What are the prerequisites?
Why can I not enroll in Stat 131A?
Who should take Stat 131A?
I want to learn R, is Stat 131A a good course for that?
Does Stat 131A satisfy requirements of a major or minor?
How does Stat 131A compare to the historical versions of 131A (pre Fall 2019)?
How does Stat 131A compare to other courses offered by the Statistics department?

What are the prerequisites?

All students are required to have taken

  • STAT C8/CS C8 (i.e. DATA 8) or STAT 20
  • One semester of calculus (Math 1A/10A/16A)

These are all “real” requirements, in the sense we will depend on material in these courses at times in the course. In particular, in addition to the statistics content taught in DATA 8/STAT 20, we assume students have the introduction to programming that is taught in these courses (either python or R), so that we do not need to reteach basic programming ideas. If you have not taken these courses you must speak to the instructor to determine whether you can take this course.

Recommended courses It will probably be helpful with students with little programming experience other than these courses to taken STAT 33 or Stat 133 (or be taking it currently) so as to have better fluency in programming and R. The Stat 131A course will introduce the necessary concepts and does not assume this background, so these courses are not necessary.
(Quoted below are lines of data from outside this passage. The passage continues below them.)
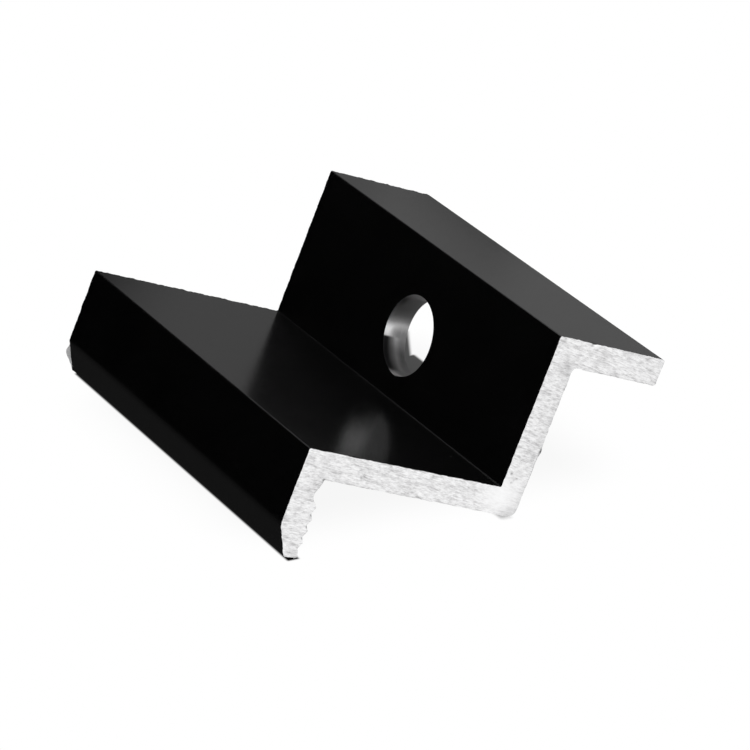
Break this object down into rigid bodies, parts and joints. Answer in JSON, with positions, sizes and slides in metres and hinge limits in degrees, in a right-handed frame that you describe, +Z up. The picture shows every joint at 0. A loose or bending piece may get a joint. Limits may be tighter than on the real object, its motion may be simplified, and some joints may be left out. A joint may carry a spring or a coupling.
{
  "type": "solar end clamp",
  "caption": "Extruded aluminium end clamp for a solar panel: toothed lip over the panel frame, web, shelf with a bolt hole, and a leg that stands on the rail.",
  "frame": {"origin": "centre of the bolt hole, on the shelf's upper face, where the bolt head seats", "axes": "+Z up off the rail along the bolt, +Y along the extrusion, +X from the web to the leg, so the panel is on the -X side"},
  "size_m": [0.029, 0.05, 0.0385],
  "materials": {
    "black_anodised": "satin black anodised skin, with bare sawn ends"
  },
  "bodies": {
    "root": {"clamp_body": "black_anodised"}
  },
  "joints": []
}
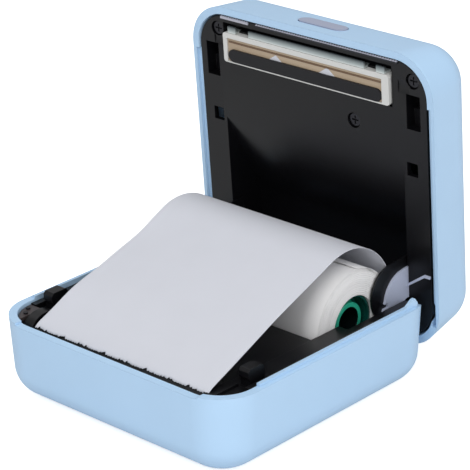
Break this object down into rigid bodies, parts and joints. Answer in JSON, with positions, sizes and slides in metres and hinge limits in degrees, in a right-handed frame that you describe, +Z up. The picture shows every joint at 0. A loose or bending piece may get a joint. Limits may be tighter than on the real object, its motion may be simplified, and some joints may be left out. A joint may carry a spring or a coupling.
{
  "type": "portable photo printer",
  "caption": "Square pocket thermal printer with a hinged lid standing open, a loose web of paper on its roll, a geared platen and a sprung head.",
  "frame": {"origin": "on the resting plane under the middle of the square base", "axes": "+X to the right of somebody facing the paper slot, +Y back to the hinge, +Z up"},
  "size_m": [0.08, 0.0986, 0.0858],
  "materials": {
    "blue_shell": "fine satin",
    "black_plastic": "satin",
    "lilac_plastic": "satin",
    "white_plastic": "satin",
    "bronze_steel": "dull",
    "steel": "satin",
    "pale_steel": "satin",
    "platen_rubber": "matte",
    "foot_rubber": "matte",
    "white_nylon": "satin",
    "ceramic": "matte",
    "heater_glaze": "glazed",
    "driver_cap": "satin",
    "paper": "matte",
    "green_core": "gloss",
    "board": "solder mask",
    "chip": "matte",
    "battery_foil": "foil"
  },
  "bodies": {
    "base": {"base_shell": "blue_shell", "base_frame": "black_plastic", "rubber_feet": "foot_rubber", "base_screws": "steel", "usb_socket": "steel", "charge_board": "board", "battery": "battery_foil", "paper_sensor": "chip", "gear_screws": "steel", "gear_plate": "steel", "gear_cover": "bronze_steel", "motor_body": "steel", "idler_pin": "steel", "paper_web": "paper", "left_platen_bush": "white_nylon", "left_bearing_cap": "black_plastic", "left_latch": "black_plastic", "right_platen_bush": "white_nylon", "right_bearing_cap": "black_plastic", "right_latch": "black_plastic"},
    "platen": {"platen_rubber": "platen_rubber", "platen_shaft": "steel", "platen_gear": "white_nylon"},
    "idler": {"idler_gear": "white_nylon"},
    "motor_rotor": {"motor_shaft": "steel", "motor_pinion": "white_nylon"},
    "roll": {"paper_roll": "paper", "roll_core": "green_core"},
    "lid": {"lid_shell": "blue_shell", "lid_frame": "black_plastic", "lid_screws": "steel", "tear_bar": "steel", "head_bracket": "pale_steel", "button_switch": "chip", "main_board": "board", "main_chips": "chip", "left_hinge_arm": "lilac_plastic", "left_hinge_pin": "steel", "left_roll_cheek": "black_plastic", "right_hinge_arm": "lilac_plastic", "right_hinge_pin": "steel", "right_roll_cheek": "black_plastic"},
    "print_head": {"head_carrier": "white_plastic", "head_plate": "ceramic", "head_heater": "heater_glaze", "head_driver": "driver_cap", "head_springs": "steel"},
    "button": {"power_button": "lilac_plastic"}
  },
  "joints": [
    {"name": "lid_hinge", "type": "hinge", "parent": "base", "child": "lid", "pos_m": [0, 0.0315, 0.0139], "axis": [1, 0, 0], "range_deg": [0, 86.5], "deforming": ["paper_web"]},
    {"name": "platen_spin", "type": "hinge", "parent": "base", "child": "platen", "pos_m": [0, -0.031, 0.0168], "axis": [1, 0, 0], "continuous": true},
    {"name": "idler_spin", "type": "hinge", "parent": "base", "child": "idler", "pos_m": [-0.03115, -0.02586, 0.0112], "axis": [1, 0, 0], "continuous": true},
    {"name": "motor_spin", "type": "hinge", "parent": "base", "child": "motor_rotor", "pos_m": [-0.03295, -0.01788, 0.0106], "axis": [1, 0, 0], "continuous": true},
    {"name": "roll_spin", "type": "hinge", "parent": "base", "child": "roll", "pos_m": [0, 0.02, 0.0185], "axis": [1, 0, 0], "continuous": true},
    {"name": "head_press", "type": "slide", "parent": "lid", "child": "print_head", "axis": [0, 0.9981, 0.061], "range_m": [0, 0.0005], "stiffness_N_per_m": 3000},
    {"name": "power_press", "type": "slide", "parent": "lid", "child": "button", "axis": [0, 0.061, -0.9981], "range_m": [0, 0.0006], "stiffness_N_per_m": 1500}
  ],
  "couplings": [
    {"joint": "idler_spin", "follows": "platen_spin", "ratio": -1.7143},
    {"joint": "motor_spin", "follows": "platen_spin", "ratio": 5.1429}
  ]
}
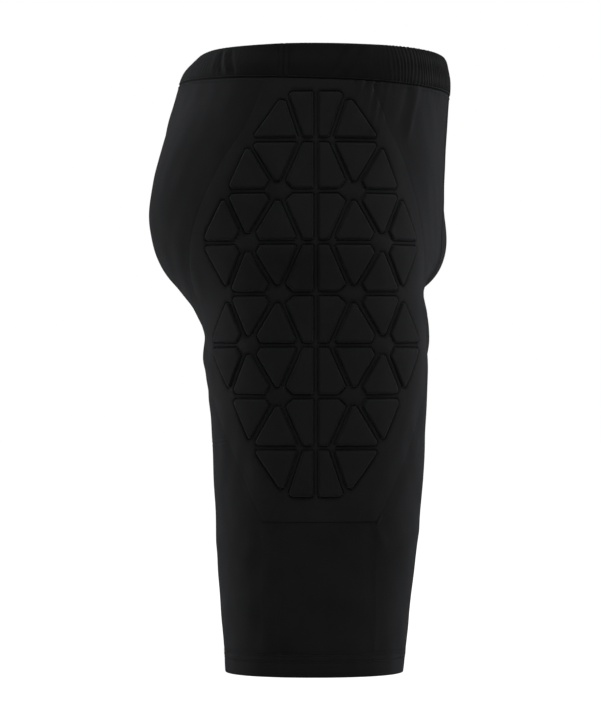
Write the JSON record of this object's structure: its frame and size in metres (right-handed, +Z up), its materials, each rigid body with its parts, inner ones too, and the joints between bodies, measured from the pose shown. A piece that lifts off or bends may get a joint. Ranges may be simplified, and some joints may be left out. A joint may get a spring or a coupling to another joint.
{
  "type": "padded impact shorts",
  "caption": "Long compression shorts with a shield-shaped quilted foam pad over each hip and outer thigh, worn under snow-sport trousers to soften falls.",
  "frame": {"origin": "on the floor under the middle of the shorts, level with the foot of the leg hems", "axes": "+Z up from the hems to the waistband, -Y towards the wearer's front, -X towards the wearer's right"},
  "size_m": [0.3534, 0.2499, 0.5129],
  "materials": {
    "stretch_knit": "matt black polyamide-elastane knit",
    "pad_knit": "matt black stretch knit over foam tiles",
    "waistband_knit": "black knit gathered over elastic",
    "elastic_webbing": "woven black elastic",
    "inner_mesh": "black open knit",
    "impact_foam": "closed-cell foam"
  },
  "bodies": {
    "root": {"waistband_front": "waistband_knit", "waistband_back": "waistband_knit", "waist_elastic": "elastic_webbing", "pouch_panel": "stretch_knit", "pouch_lining": "inner_mesh", "crotch_gusset": "stretch_knit", "side_pad_panel_right": "pad_knit", "side_pad_panel_left": "pad_knit", "pad_backing_right": "inner_mesh", "pad_backing_left": "inner_mesh", "front_panel_right": "stretch_knit", "front_panel_left": "stretch_knit", "seat_panel_right": "stretch_knit", "seat_panel_left": "stretch_knit", "back_leg_panel_right": "stretch_knit", "back_leg_panel_left": "stretch_knit", "hem_right": "stretch_knit", "hem_left": "stretch_knit", "foam_row_1_right": "impact_foam", "foam_row_1_left": "impact_foam", "foam_row_2_right": "impact_foam", "foam_row_2_left": "impact_foam", "foam_row_3_right": "impact_foam", "foam_row_3_left": "impact_foam", "foam_row_4_right": "impact_foam", "foam_row_4_left": "impact_foam", "foam_row_5_right": "impact_foam", "foam_row_5_left": "impact_foam", "foam_row_6_right": "impact_foam", "foam_row_6_left": "impact_foam", "foam_row_7_right": "impact_foam", "foam_row_7_left": "impact_foam", "foam_row_8_right": "impact_foam", "foam_row_8_left": "impact_foam"}
  },
  "joints": []
}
But students with limited programming background will find the programming aspects of the course much easier if they have taken Stat 33 or Stat 133.

Note that we are assuming the version of STAT 20 taught since Fall of 2018, where working with data in R is taught. If you took STAT 20 before that time, you will be allowed by the computer system to enroll, but you will be lacking critical background if you have not taken STAT 33 or STAT 133 or some other introduction to R programming.

If you cannot enroll in Stat 131A

If the pre-requisite courses described above do not appear on your Berkeley transcript, the enrollment system will not allow you to enroll.

If you believe you meet these pre-requisites through other coursework or experience (e.g. you are a graduate student who has taken similar courses in another university), you should email the instructor to see if the instructor will provide a waiver to allow you to enroll in advance of the first day of class. You MUST put 131A in the subject of your email.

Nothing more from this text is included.